## The records
##############################
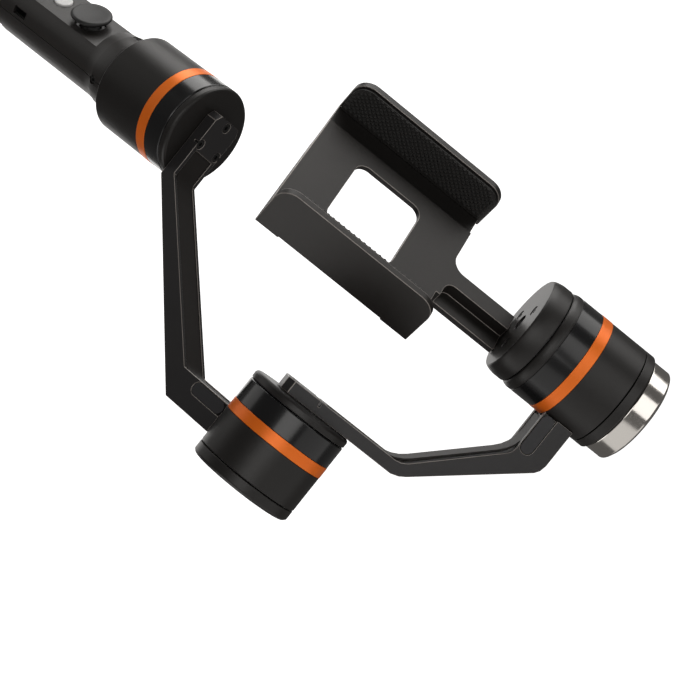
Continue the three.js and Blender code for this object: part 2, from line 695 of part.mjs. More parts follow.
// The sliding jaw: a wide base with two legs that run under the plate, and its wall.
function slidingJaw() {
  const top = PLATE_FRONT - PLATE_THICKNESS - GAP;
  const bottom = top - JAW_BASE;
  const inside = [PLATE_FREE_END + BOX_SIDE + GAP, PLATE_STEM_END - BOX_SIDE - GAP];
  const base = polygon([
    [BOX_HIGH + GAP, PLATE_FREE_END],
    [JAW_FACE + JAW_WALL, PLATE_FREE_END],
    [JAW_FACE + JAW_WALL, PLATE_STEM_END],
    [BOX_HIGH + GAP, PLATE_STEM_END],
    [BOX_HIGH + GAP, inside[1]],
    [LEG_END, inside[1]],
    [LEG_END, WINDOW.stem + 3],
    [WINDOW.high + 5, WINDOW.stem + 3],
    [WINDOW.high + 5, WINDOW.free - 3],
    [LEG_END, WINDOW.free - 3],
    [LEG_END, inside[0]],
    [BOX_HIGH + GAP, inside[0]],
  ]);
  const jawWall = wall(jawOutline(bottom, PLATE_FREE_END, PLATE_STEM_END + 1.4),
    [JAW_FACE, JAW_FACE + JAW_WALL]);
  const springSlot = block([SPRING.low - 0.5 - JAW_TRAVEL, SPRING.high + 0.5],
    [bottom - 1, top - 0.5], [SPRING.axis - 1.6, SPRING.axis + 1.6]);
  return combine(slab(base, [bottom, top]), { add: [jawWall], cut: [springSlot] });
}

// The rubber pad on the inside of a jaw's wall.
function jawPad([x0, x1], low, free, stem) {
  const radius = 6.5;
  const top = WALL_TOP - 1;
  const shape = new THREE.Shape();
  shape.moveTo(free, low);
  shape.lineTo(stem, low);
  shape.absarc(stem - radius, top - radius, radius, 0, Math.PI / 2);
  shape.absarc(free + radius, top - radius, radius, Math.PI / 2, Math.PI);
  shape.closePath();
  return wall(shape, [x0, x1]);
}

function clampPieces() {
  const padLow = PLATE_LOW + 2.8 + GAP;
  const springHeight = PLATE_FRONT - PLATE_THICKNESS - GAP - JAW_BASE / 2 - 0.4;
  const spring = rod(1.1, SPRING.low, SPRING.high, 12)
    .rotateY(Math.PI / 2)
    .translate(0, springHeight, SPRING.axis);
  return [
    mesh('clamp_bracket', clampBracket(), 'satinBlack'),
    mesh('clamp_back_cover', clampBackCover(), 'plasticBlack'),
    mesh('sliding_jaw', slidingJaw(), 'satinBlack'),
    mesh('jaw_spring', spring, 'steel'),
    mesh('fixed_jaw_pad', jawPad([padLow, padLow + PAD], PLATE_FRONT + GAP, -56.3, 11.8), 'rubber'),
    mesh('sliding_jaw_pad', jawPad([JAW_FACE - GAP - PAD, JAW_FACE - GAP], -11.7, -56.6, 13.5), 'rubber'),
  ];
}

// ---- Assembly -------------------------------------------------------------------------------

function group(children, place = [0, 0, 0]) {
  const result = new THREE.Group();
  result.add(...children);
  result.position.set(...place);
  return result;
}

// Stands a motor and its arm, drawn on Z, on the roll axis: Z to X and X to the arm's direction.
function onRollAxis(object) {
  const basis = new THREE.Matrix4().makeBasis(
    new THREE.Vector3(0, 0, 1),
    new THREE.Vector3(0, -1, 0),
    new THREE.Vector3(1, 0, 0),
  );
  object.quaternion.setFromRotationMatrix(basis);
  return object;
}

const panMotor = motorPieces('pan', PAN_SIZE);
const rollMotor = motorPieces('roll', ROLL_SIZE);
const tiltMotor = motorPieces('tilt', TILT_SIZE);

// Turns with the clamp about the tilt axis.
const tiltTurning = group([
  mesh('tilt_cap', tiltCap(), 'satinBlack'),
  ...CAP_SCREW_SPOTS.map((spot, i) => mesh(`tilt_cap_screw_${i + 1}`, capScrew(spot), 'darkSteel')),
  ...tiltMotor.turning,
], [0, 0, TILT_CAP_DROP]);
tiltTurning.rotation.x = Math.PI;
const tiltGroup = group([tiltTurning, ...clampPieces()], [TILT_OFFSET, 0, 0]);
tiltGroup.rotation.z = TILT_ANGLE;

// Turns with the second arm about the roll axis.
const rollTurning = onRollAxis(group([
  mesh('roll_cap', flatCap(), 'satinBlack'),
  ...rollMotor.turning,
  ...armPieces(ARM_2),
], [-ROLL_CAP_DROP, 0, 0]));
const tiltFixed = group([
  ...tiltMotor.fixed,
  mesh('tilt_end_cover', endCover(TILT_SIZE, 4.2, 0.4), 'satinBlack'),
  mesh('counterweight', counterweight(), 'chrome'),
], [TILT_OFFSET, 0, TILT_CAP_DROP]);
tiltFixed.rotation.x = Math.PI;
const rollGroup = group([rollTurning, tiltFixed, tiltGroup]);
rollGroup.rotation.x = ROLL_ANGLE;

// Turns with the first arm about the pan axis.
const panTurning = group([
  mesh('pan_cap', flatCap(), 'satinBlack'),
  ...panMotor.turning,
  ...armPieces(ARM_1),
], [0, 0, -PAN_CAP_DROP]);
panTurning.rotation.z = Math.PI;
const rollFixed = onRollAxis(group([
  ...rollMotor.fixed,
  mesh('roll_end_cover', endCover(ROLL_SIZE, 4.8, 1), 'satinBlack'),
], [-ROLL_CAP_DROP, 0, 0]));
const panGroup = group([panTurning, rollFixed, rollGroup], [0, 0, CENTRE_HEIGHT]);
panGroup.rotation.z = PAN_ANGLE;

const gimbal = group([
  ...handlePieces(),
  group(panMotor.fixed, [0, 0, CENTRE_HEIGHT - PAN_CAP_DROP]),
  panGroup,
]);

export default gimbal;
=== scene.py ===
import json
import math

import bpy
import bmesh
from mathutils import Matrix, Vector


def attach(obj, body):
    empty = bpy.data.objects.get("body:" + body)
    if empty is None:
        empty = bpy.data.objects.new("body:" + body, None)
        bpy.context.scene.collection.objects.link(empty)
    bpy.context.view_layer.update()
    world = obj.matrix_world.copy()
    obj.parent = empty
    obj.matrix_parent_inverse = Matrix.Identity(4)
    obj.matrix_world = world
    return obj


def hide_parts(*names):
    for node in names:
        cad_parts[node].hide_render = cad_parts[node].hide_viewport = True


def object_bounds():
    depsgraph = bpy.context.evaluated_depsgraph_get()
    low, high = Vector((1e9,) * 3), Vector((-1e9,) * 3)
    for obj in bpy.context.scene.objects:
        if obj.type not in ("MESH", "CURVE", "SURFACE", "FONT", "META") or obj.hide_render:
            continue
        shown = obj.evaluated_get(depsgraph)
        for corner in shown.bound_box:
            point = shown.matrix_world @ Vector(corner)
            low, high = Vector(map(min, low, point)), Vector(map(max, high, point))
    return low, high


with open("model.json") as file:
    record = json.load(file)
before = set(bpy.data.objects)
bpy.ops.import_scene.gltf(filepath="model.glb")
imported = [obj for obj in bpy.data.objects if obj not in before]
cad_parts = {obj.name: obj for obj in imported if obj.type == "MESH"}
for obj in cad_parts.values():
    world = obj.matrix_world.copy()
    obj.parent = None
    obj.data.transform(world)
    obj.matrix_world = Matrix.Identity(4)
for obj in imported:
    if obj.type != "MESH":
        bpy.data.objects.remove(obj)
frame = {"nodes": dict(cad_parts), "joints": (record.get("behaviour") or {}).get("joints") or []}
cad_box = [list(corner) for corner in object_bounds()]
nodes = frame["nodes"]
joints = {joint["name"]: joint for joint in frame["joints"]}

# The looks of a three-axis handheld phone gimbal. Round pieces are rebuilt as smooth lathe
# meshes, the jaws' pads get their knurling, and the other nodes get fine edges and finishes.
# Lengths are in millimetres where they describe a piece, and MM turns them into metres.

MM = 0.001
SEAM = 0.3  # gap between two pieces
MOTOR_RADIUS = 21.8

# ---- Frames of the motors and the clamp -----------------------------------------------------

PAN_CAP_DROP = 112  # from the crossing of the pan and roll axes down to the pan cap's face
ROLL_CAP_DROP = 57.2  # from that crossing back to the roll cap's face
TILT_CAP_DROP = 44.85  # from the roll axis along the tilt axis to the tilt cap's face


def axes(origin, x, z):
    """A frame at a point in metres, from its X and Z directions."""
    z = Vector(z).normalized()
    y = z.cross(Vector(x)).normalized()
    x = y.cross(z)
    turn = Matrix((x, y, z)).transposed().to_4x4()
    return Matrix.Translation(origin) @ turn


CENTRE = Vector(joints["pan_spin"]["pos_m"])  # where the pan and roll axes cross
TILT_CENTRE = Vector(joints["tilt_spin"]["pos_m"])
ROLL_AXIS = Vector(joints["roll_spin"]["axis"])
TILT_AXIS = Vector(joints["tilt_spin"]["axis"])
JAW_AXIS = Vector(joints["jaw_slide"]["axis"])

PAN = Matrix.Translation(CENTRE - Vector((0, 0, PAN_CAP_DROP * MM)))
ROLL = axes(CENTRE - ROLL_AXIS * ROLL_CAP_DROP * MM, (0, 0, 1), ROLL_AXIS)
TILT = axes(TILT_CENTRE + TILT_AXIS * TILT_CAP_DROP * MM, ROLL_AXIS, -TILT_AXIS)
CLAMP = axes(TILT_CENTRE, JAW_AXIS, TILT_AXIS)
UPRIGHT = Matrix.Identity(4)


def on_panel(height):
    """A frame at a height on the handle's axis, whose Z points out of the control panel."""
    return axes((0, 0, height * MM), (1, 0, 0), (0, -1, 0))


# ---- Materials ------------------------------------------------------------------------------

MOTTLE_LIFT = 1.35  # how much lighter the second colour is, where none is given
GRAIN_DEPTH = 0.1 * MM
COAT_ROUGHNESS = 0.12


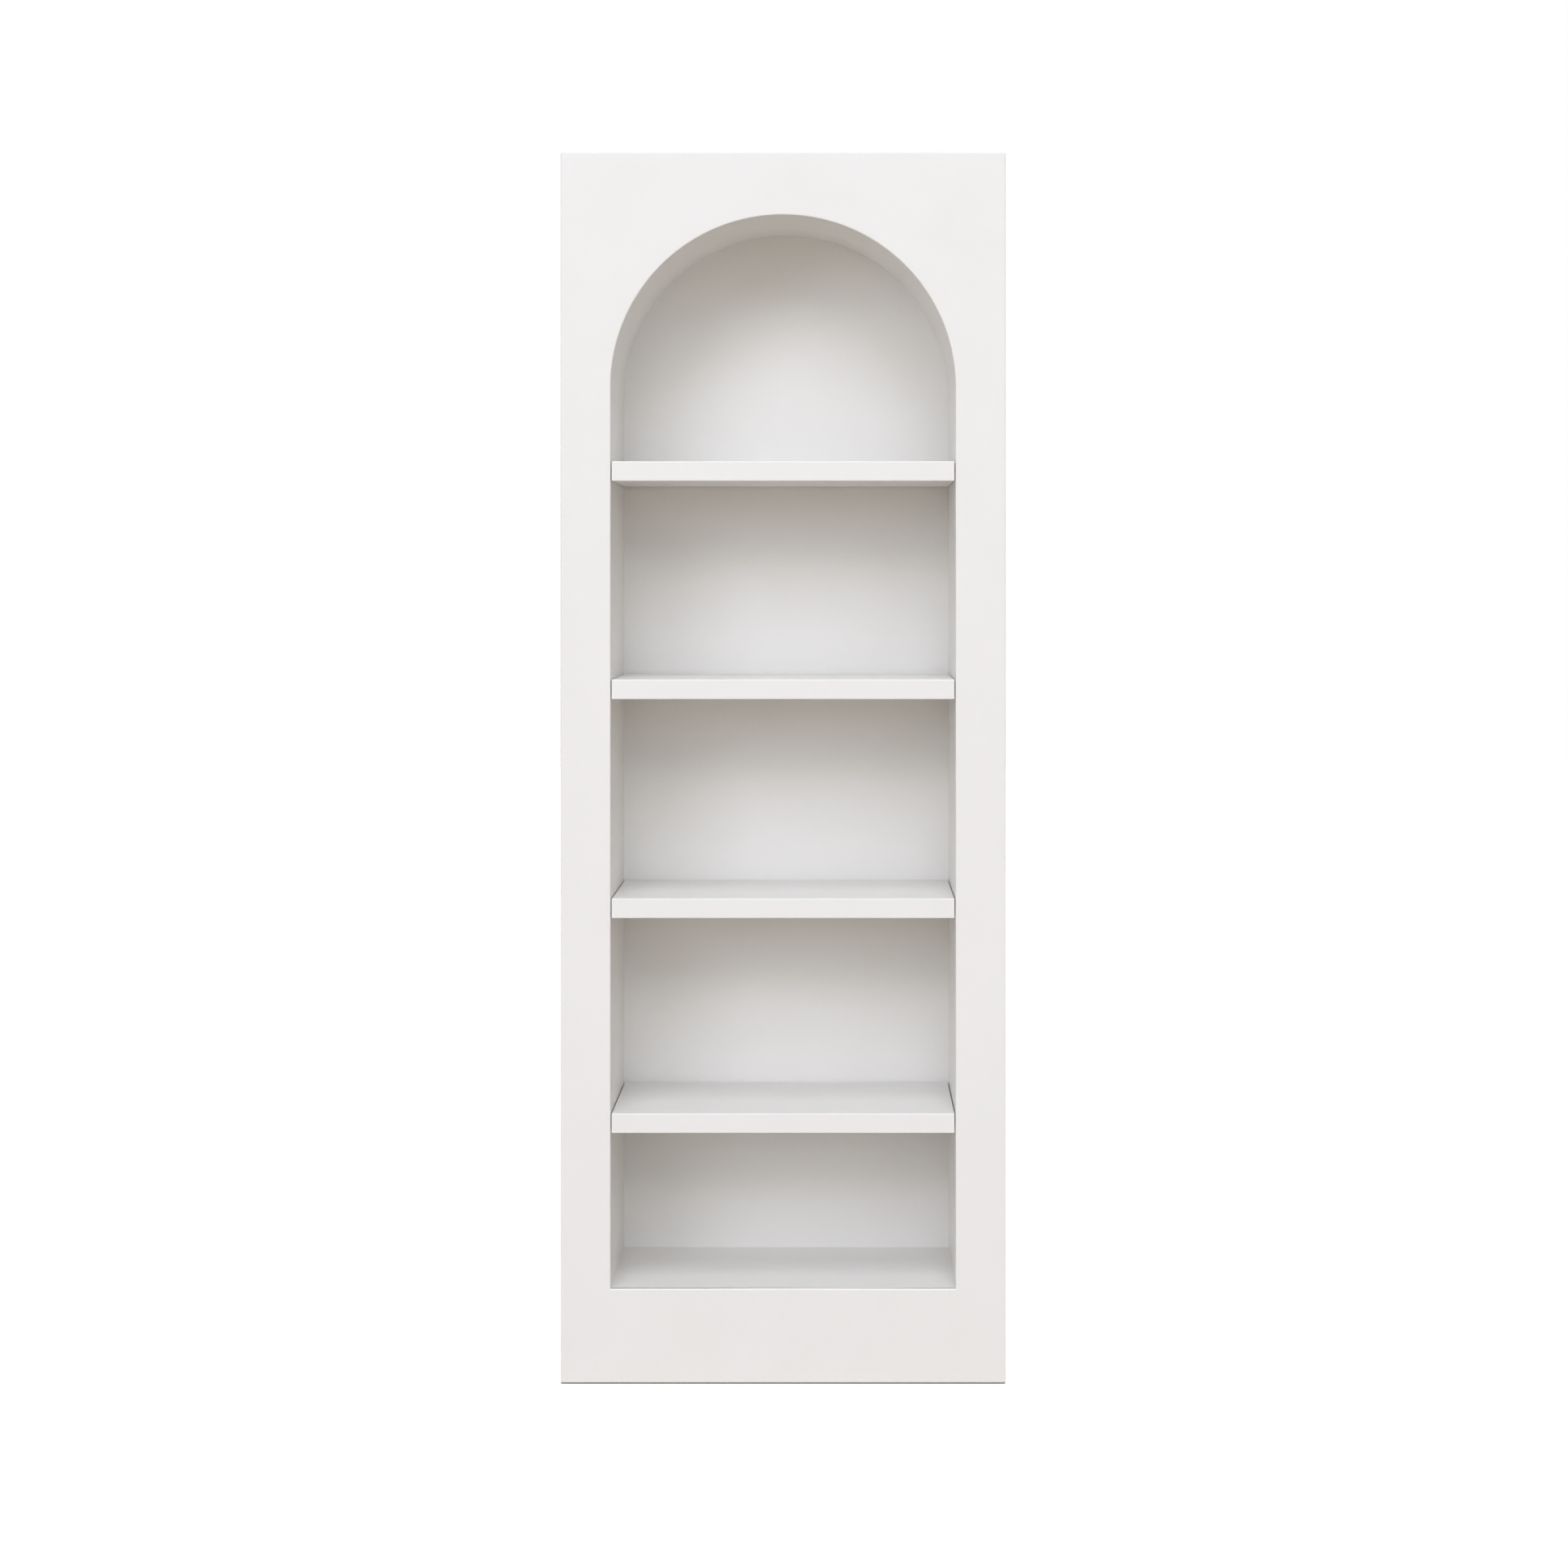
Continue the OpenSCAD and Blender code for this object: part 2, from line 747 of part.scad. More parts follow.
##############################
## Required work
Write the lines again exactly, beginning at the line that has "return low, high" and stopping after the line that has "obj.parent = None"; include no other lines.

## Solution
    return low, high


with open("model.json") as file:
    record = json.load(file)
before = set(bpy.data.objects)
bpy.ops.import_scene.gltf(filepath="model.glb")
imported = [obj for obj in bpy.data.objects if obj not in before]
cad_parts = {obj.name: obj for obj in imported if obj.type == "MESH"}
for obj in cad_parts.values():
    world = obj.matrix_world.copy()
    obj.parent = None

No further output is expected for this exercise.